SOURCE DATA:
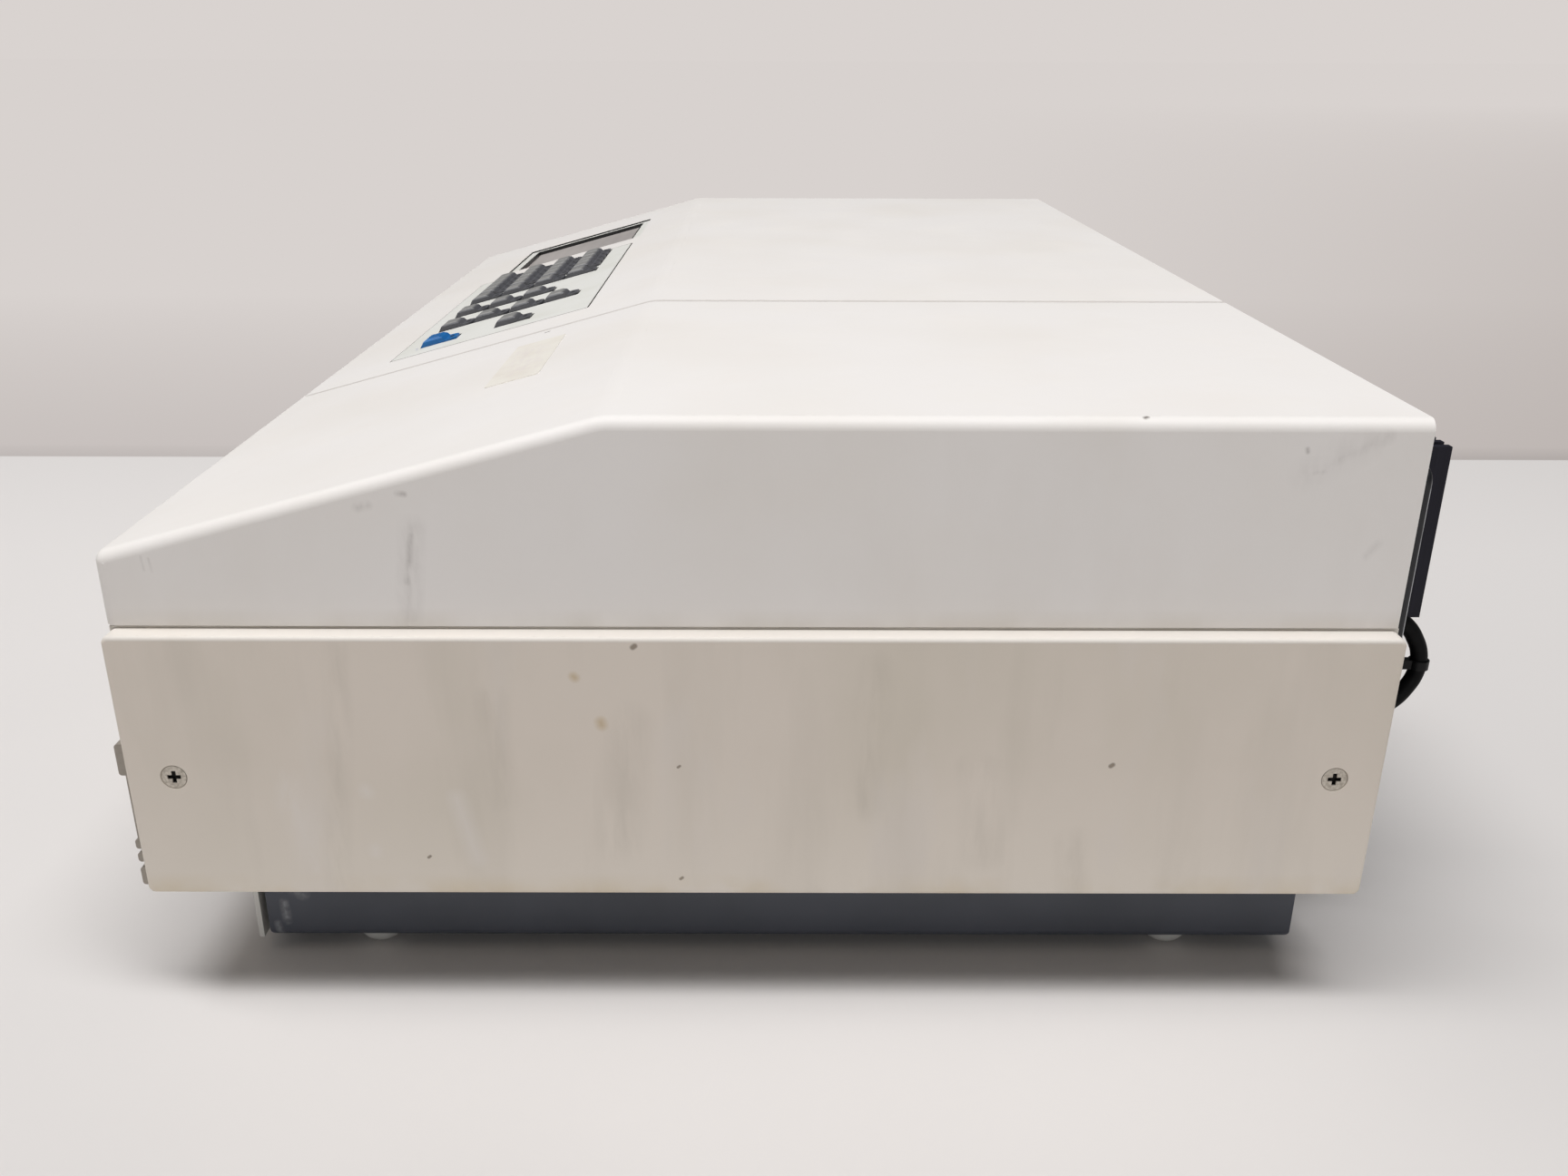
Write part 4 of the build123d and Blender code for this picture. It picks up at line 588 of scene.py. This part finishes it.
for start, end, width, weight in (
    ((-94.0, 133), (-97.5, 104), 4.0, 0.12),
    ((135.0, 156), (124.0, 150), 2.6, 0.12),
    ((130.0, 154), (118.0, 147), 5.5, 0.07),
    ((116.9, 153.0), (117.1, 152.3), 0.8, 0.35),
    ((121.5, 147.5), (119.5, 147.2), 1.3, 0.14),
    ((137.5, 129.5), (135.2, 126.5), 1.6, 0.08),
    ((-106.5, 138.0), (-104.0, 138.6), 1.6, 0.18),
    ((-96.8, 141.6), (-95.0, 141.4), 1.0, 0.3),
    ((-158.2, 125.0), (-157.8, 121.5), 0.5, 0.14),
    ((-160.0, 125.5), (-159.7, 122.0), 0.5, 0.1),
):
    rubbed = rubbed.most(cover.stroke(side_plane, start, end, width) * weight)
skin = cover.blend((rubbed * (0.4 + broken) * lid_side).held(), skin, tint(126, 117, 112))
# The cover is darker, in clouds, over the lowest 4 mm of its side.
low_band_tone = cover.noise(0.05, 3.0, (1, 1, 0.3)).over(0.3, 0.6) * (foot_top - cover.z).over(0.0, 4.0)
skin = cover.blend(low_band_tone * 0.3, skin, tint(206, 198, 186))
on_top = (cover.z - flat_top).over(0.0, 1.0)
nicks = cover.stroke("xy", (247.6, 78.8), (247.3, 79.4), 0.8) * on_top
nicks = nicks.most((cover.stroke("xy", (98.6, -83.9), (98.0, -82.7), 0.6) * 2.0).held())
nicks = nicks.most(cover.specks(60.0, 0.4, 0.1, (1, 1, 1), 3.0) * 0.5)
skin = cover.blend(nicks, skin, tint(108, 100, 94))
# Painted shade along the seam between the cover and the lid, also dimming the seam's rounded edges.
seam_shade = (1 - (cover.x - seam_middle).size().over(1.2, 1.7)) * (cover.z - seam_low).over(0.0, 0.5)
skin = cover.blend(seam_shade * 0.5, skin, tint(158, 150, 143))
slope_up = (cover.y - slope_front) * slope_cos + (cover.z - slope_low) * slope_sin
slope_under = (cover.y - slope_front) * slope_sin - (cover.z - slope_low) * slope_cos
# Painted shade: the walls inside the window and the keypad's opening are painted dark.
for low, high, wall_shade_tone in (
    (window_low, window_high, tint(24, 24, 25)),
    (keypad_low, keypad_high, tint(104, 96, 88)),
):
    inside = (cover.x - (low[0] - opening_slack)).least(high[0] + opening_slack - cover.x)
    inside = inside.least(slope_up - (low[1] - opening_slack))
    inside = inside.least(high[1] + opening_slack - slope_up).least(slope_under - 0.1)
    skin = cover.blend(inside.over(0.0, 0.05), skin, wall_shade_tone)
cover.set("Base Color", skin)
cover.set("Roughness", 0.52 + 0.12 * cloudy)
cover.bump(cover.noise(1.6, 4.0) + 0.3 * cover.noise(0.2, 2.0), 0.05, 0.3)
cover.dress("main_cover", "sample_lid")


# Label. A blank cream paper label stuck on the lid's slope, with its corners softened and its
# face rubbed thin in the middle.
def on_slope(x, up, out=0.0):
    """A place on the slope: across, up from its front edge, and out from its surface."""
    return (
        x,
        slope_front + up * slope_cos - out * slope_sin,
        slope_low + up * slope_sin + out * slope_cos,
    )


def plate(name, low, high, bottom, top, corner=0.5, hole=None):
    """A flat plate or ring on the slope, with rounded corners, from bottom to top of its thickness."""
    quarter_steps = 4

    def outline(first, second, radius):
        points = []
        for x, up, start in (
            (second[0] - radius, second[1] - radius, 0),
            (first[0] + radius, second[1] - radius, 90),
            (first[0] + radius, first[1] + radius, 180),
            (second[0] - radius, first[1] + radius, 270),
        ):
            for step in range(quarter_steps + 1):
                angle = radians(start + step * 90 / quarter_steps)
                points.append((x + radius * cos(angle), up + radius * sin(angle)))
        return points

    outer = outline(low, high, corner)
    count = len(outer)
    points = [on_slope(x, up, height) for height in (bottom, top) for x, up in outer]
    faces = [(i, (i + 1) % count, (i + 1) % count + count, i + count) for i in range(count)]
    if hole is None:
        faces += [tuple(range(count, 2 * count)), tuple(reversed(range(count)))]
        return mesh_piece(name, points, faces)
    inner = outline(*hole, 0.4)
    points += [on_slope(x, up, height) for height in (bottom, top) for x, up in inner]
    for i in range(count):
        n = (i + 1) % count
        faces.append((i + 3 * count, n + 3 * count, n + 2 * count, i + 2 * count))
        faces.append((i + count, n + count, n + 3 * count, i + 3 * count))
        faces.append((n, i, i + 2 * count, n + 2 * count))
    return mesh_piece(name, points, faces)


label = plate("blank_label", (113.7, 83.3), (171.7, 99.8), 0.01, 0.12, 0.8)
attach(label, "sample_lid")
paper = Finish("label_cream", tint(233, 228, 219), 0.6)
rub_middle = paper.stroke("xy", (126.0, -84.0), (160.0, -81.0), 9.0)
rub_middle = rub_middle * paper.noise(0.5, 5.0, (0.3, 1, 1)).over(0.4, 0.7)
faded = paper.blend(paper.noise(0.08, 3.0).over(0.4, 0.7), tint(234, 229, 220), tint(228, 221, 211))
paper.set("Base Color", paper.blend(rub_middle * 0.5, faded, tint(221, 211, 211)))
paper.bump(paper.noise(1.5, 4.0), 0.05, 0.5)
paper.dress(label)


# Display and keypad plate. A light frame is let into the ledge of the window, and below it a black
# liner stands round a pinkish grey panel behind clear plastic. The keypad plate is let into the
# slope beside it and is of the frame's grey-green plastic, with painted shade on its cut edge.
surround_width, surround_gap, liner_wall = 4.2, 0.15, 0.7
sight_low = (window_low[0] + surround_width, window_low[1] + surround_width)
sight_high = (window_high[0] - surround_width, window_high[1] - surround_width)
surround = plate(
    "display_surround",
    (window_low[0] + surround_gap, window_low[1] + surround_gap),
    (window_high[0] - surround_gap, window_high[1] - surround_gap),
    -0.99,
    -0.75,
    0.5,
    (sight_low, sight_high),
)
liner = plate(
    "display_liner",
    (sight_low[0] + 0.02, sight_low[1] + 0.02),
    (sight_high[0] - 0.02, sight_high[1] - 0.02),
    -2.39,
    -0.72,
    0.5,
    (
        (sight_low[0] + liner_wall, sight_low[1] + liner_wall),
        (sight_high[0] - liner_wall, sight_high[1] - liner_wall),
    ),
)
for piece, slot in ((surround, "plate_plastic"), (liner, "black_plastic")):
    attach(piece, "instrument")
grey_green = Finish("plate_grey_green", tint(236, 235, 230), 0.45)
plate_cloud = grey_green.noise(0.05, 3.0).over(0.4, 0.7)
plate_tone = grey_green.blend(plate_cloud, tint(237, 236, 231), tint(231, 230, 223))
pen = grey_green.stroke("xy", (-2.0, -106.5), (2.5, -104.0), 0.9)
pen = pen.most(grey_green.stroke("xy", (14.0, -118.0), (17.0, -116.6), 0.7))
pen = pen.most(grey_green.stroke("xy", (50.0, -140.5), (55.0, -139.2), 0.7))
pen = pen * grey_green.noise(1.2, 3.0).over(0.4, 0.6)
plate_tone = grey_green.blend(pen * 0.8, plate_tone, tint(150, 156, 190))
plate_under = (grey_green.y - slope_front) * slope_sin - (grey_green.z - slope_low) * slope_cos
plate_start, plate_end = -110.0, 65.1
# Painted shade: the plate's cut edge, and a band at its right-hand end, are painted dark.
cut_edge_shade = plate_under.over(0.12, 0.18) * (grey_green.x - plate_start).over(0.0, 1.0)
cut_edge_shade = cut_edge_shade.most((grey_green.x - plate_end).over(0.0, 0.3) * 0.8)
grey_green.set("Base Color", grey_green.blend(cut_edge_shade, plate_tone, tint(92, 84, 76)))
grey_green.bump(grey_green.noise(1.6, 4.0), 0.04, 0.3)
grey_green.dress(surround, "keypad_plate")

black_wall = Finish("liner_black", tint(20, 20, 20), 0.4)
black_wall.bump(black_wall.noise(2.0, 3.0), 0.03, 0.3)
black_wall.dress(liner)

screen = Finish("display_panel", tint(186, 179, 175), 0.4, coat_weight=0.3, coat_roughness=0.25)
screen_cloud = screen.noise(0.03, 2.0).over(0.4, 0.7)
panel_tone = screen.blend(screen_cloud, tint(196, 189, 185), tint(184, 177, 174))
panel_rows = ((screen.y * 0.9 + screen.z * 0.25).maths("SINE") * 0.5 + 0.5) * 0.06
screen.set("Base Color", screen.blend(panel_rows, panel_tone, tint(120, 116, 114)))
screen.dress("display_module")


# Keys. Double-height caps: a sloped hump in front for the finger and a low tab behind it, with a
# small dark mark printed on the tab. All are grey but the start key, which is blue.
key_tone = Finish("key_grey", tint(100, 99, 101), 0.5)
handled = key_tone.noise(0.12, 3.0).over(0.4, 0.7)
key_rise = (key_tone.z - slope_low) * slope_cos - (key_tone.y - slope_front) * slope_sin
key_wear_and_top_highlight = key_tone.blend(handled, tint(88, 88, 93), tint(80, 80, 84))
# Painted highlight: the tops of the humps are painted lighter.
key_wear_and_top_highlight = key_tone.blend(key_rise.over(1.9, 2.35), key_wear_and_top_highlight, tint(142, 141, 139))
# Painted shade: the parts of each key lower than the slope's surface are painted dark.
key_tone.set("Base Color", key_tone.blend(key_rise.over(-0.3, 0.3), tint(48, 48, 50), key_wear_and_top_highlight))
key_tone.set("Roughness", 0.5 - 0.12 * handled)
key_tone.bump(key_tone.noise(2.2, 4.0), 0.05, 0.4)
blue_tone = Finish("key_blue", tint(0, 98, 176), 0.42)
blue_tone.mottle(0.2, tint(0, 108, 178), tint(0, 92, 158))
blue_tone.bump(blue_tone.noise(2.2, 4.0), 0.05, 0.4)
key_names = [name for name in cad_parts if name.startswith(("function_key", "pad_key"))]
key_tone.dress(*key_names)
blue_tone.dress("start_key")

ink = Finish("mark_ink", tint(42, 42, 46), 0.45)
ink.set("Roughness", 0.4 + 0.2 * ink.noise(2.0, 3.0))
first_row, row_pitch, row_count = 33.8, 14.5, 4
first_column, column_pitch, column_count = -58.2, 10.5, 5
start_column = 47.5
mark_up, mark_top, mark_steps = 11.7, 0.6, 16
mark_half_width, mark_half_depth = 1.5, 1.0
mark_spots = {"start_key": [(start_column, 0)]}
number = 0
for x, rows in (
    (start_column, (2,)),
    (17.2, (0, 1, 2, 3)),
    (-13.2, (0, 1, 2)),
    (-43.5, (0, 1, 2, 3)),
):
    for row in rows:
        number += 1
        mark_spots[f"function_key_{number}"] = [(x, row)]
for column in range(column_count - 1):
    for row in range(row_count):
        x = first_column - column * column_pitch
        mark_spots[f"pad_key_{column * row_count + row + 1}"] = [(x, row)]
last_column = first_column - (column_count - 1) * column_pitch
mark_spots["pad_key_column"] = [(last_column, row) for row in range(row_count)]
for name, spots in mark_spots.items():
    points, faces = [], []
    for x, row in spots:
        first = len(points)
        up = first_row + row * row_pitch + mark_up
        for step in range(mark_steps):
            angle = 2 * pi * step / mark_steps
            mark_x = x + mark_half_width * cos(angle)
            points.append(on_slope(mark_x, up + mark_half_depth * sin(angle), mark_top + 0.03))
        faces.append(tuple(range(first, first + mark_steps)))
    mark = mesh_piece(f"mark_{name}", points, faces)
    ink.dress(mark)
    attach(mark, name)
    "blue_key" if name == "start_key" else "grey_key"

PROBLEM: Write the lines out exactly, from the one with "attach(mark, name)" down to the last line of the listing, and leave out all others.

EXPECTED ANSWER:
    attach(mark, name)
    "blue_key" if name == "start_key" else "grey_key"